Fine Grain 3D Integration for Microarchitecture Design Through Cube Packing Exploration

TL;DR

This paper introduces a novel cube packing engine for fine grain 3D integration in microarchitecture design, enabling optimized physical and architectural exploration for improved performance, power, and thermal management.

Contribution

It presents a new cube packing approach that allows multi-layer logical blocks, enhancing 3D IC design exploration with integrated physical and architectural optimization tools.

Findings

36% performance improvement over 2D designs

14% performance gain over single-layer 3D designs

Up to 30% power reduction with multi-layer blocks

Abstract

Most previous 3D IC research focused on stacking traditional 2D silicon layers, so the interconnect reduction is limited to inter-block delays. In this paper, we propose techniques that enable efficient exploration of the 3D design space where each logical block can span more than one silicon layers. Although further power and performance improvement is achievable through fine grain 3D integration, the necessary modeling and tool infrastructure has been mostly missing.
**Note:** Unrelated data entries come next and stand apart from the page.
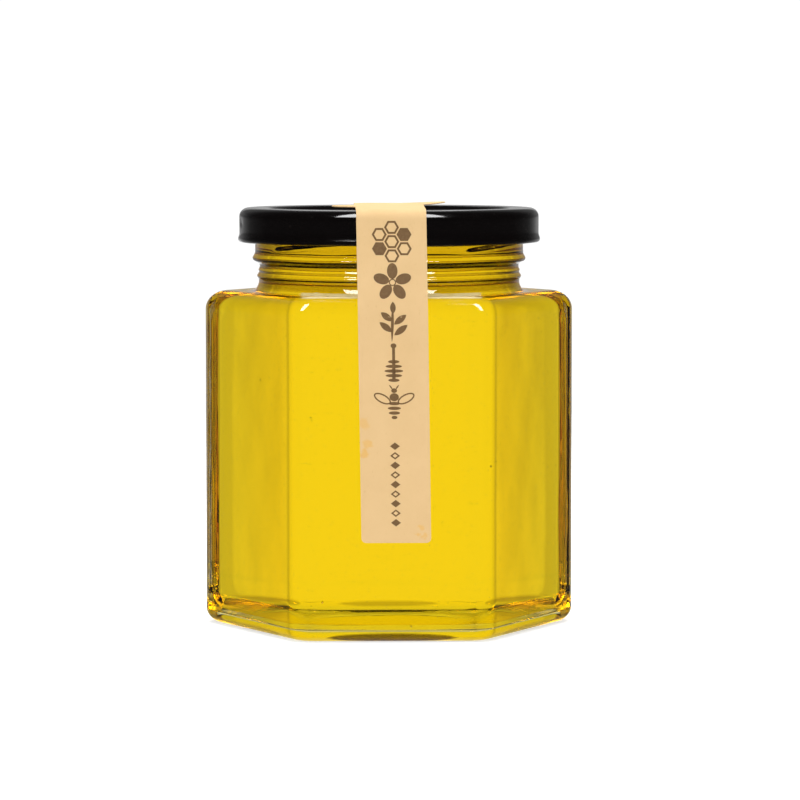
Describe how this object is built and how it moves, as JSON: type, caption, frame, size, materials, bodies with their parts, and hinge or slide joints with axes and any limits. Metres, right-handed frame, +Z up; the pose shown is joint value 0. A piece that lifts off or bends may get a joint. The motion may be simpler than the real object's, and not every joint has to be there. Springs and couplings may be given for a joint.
{
  "type": "glass jar",
  "caption": "Six-sided clear glass jar full of bright yellow honey, shut by a glossy black twist-off metal lid, with a kraft paper seal strip over the lid and down the front.",
  "frame": {"origin": "centre of the flat base that the jar stands on", "axes": "+Z up through the lid; -Y is the front face that carries the long end of the paper seal; +X to the right of that face, through a corner of the hexagon"},
  "size_m": [0.081, 0.072, 0.0932],
  "materials": {
    "clear_glass": "gloss",
    "honey": "gloss",
    "black_lacquer": "gloss",
    "kraft_paper": "matte"
  },
  "bodies": {
    "root": {"glass_jar": "clear_glass", "honey": "honey", "metal_lid": "black_lacquer", "paper_seal": "kraft_paper"}
  },
  "joints": []
}
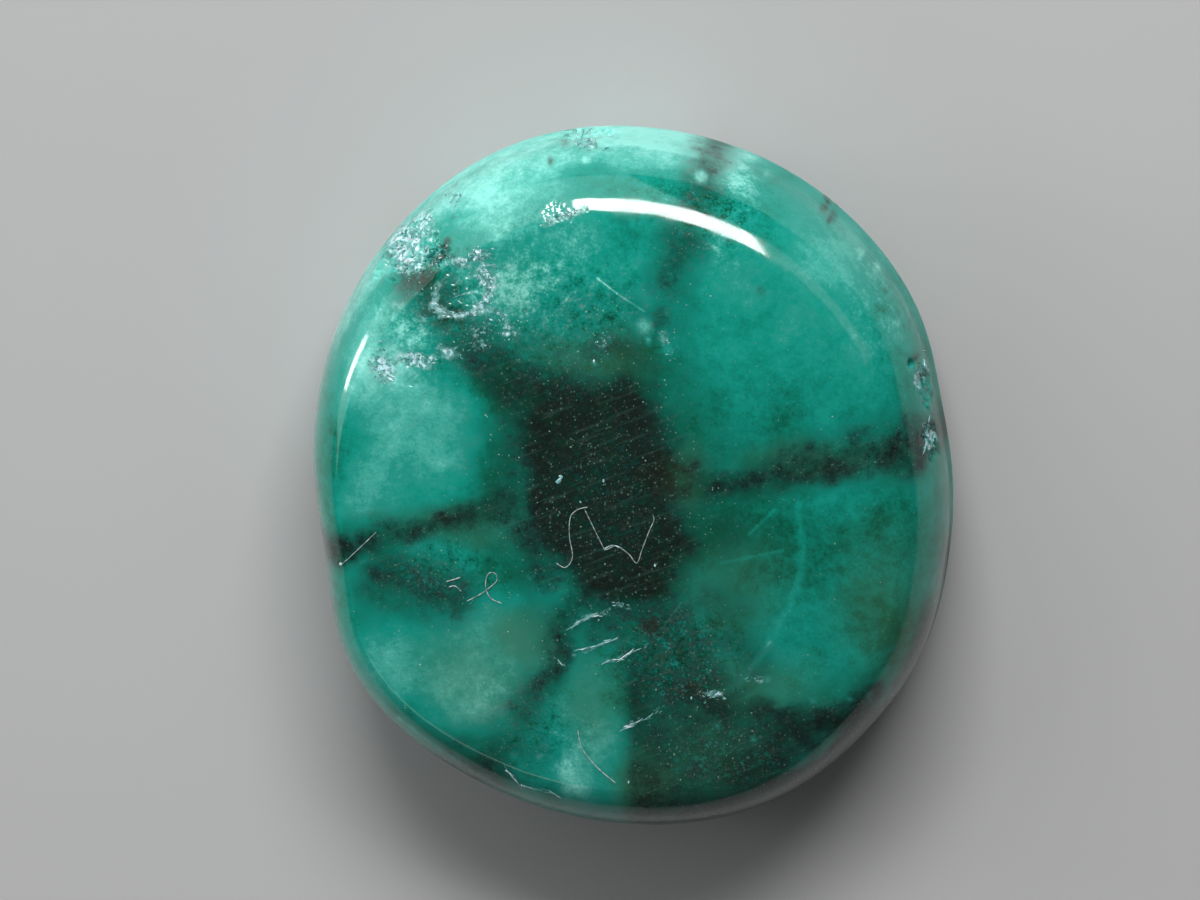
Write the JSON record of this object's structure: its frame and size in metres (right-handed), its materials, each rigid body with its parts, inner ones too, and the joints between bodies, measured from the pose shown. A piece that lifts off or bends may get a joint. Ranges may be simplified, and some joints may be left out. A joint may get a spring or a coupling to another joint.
{
  "type": "trapiche emerald",
  "caption": "Low round-oval polished cabochon of trapiche emerald, flat-backed, with dark arms spreading from a dark core between milky green sectors.",
  "frame": {"origin": "middle of the stone's box, on the flat back that it lies on", "axes": "+Z out of the domed face, +X to the right of the face as pictured, +Y to its top"},
  "size_m": [0.0064, 0.007, 0.0024],
  "materials": {
    "beryl": "polished"
  },
  "bodies": {
    "root": {"emerald": "beryl"}
  },
  "joints": []
}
We develop a cube packing engine which can simultaneously optimize physical and architectural design for effective utilization of 3D in terms of performance, area and temperature. Our experimental results using a design driver show 36% performance improvement (in BIPS) over 2D and 14% over 3D with single layer blocks. Additionally multi-layer blocks can provide up to 30% reduction in power dissipation compared to the single-layer alternatives. Peak temperature of the design is kept within limits as a result of thermal-aware floorplanning and thermal via insertion techniques.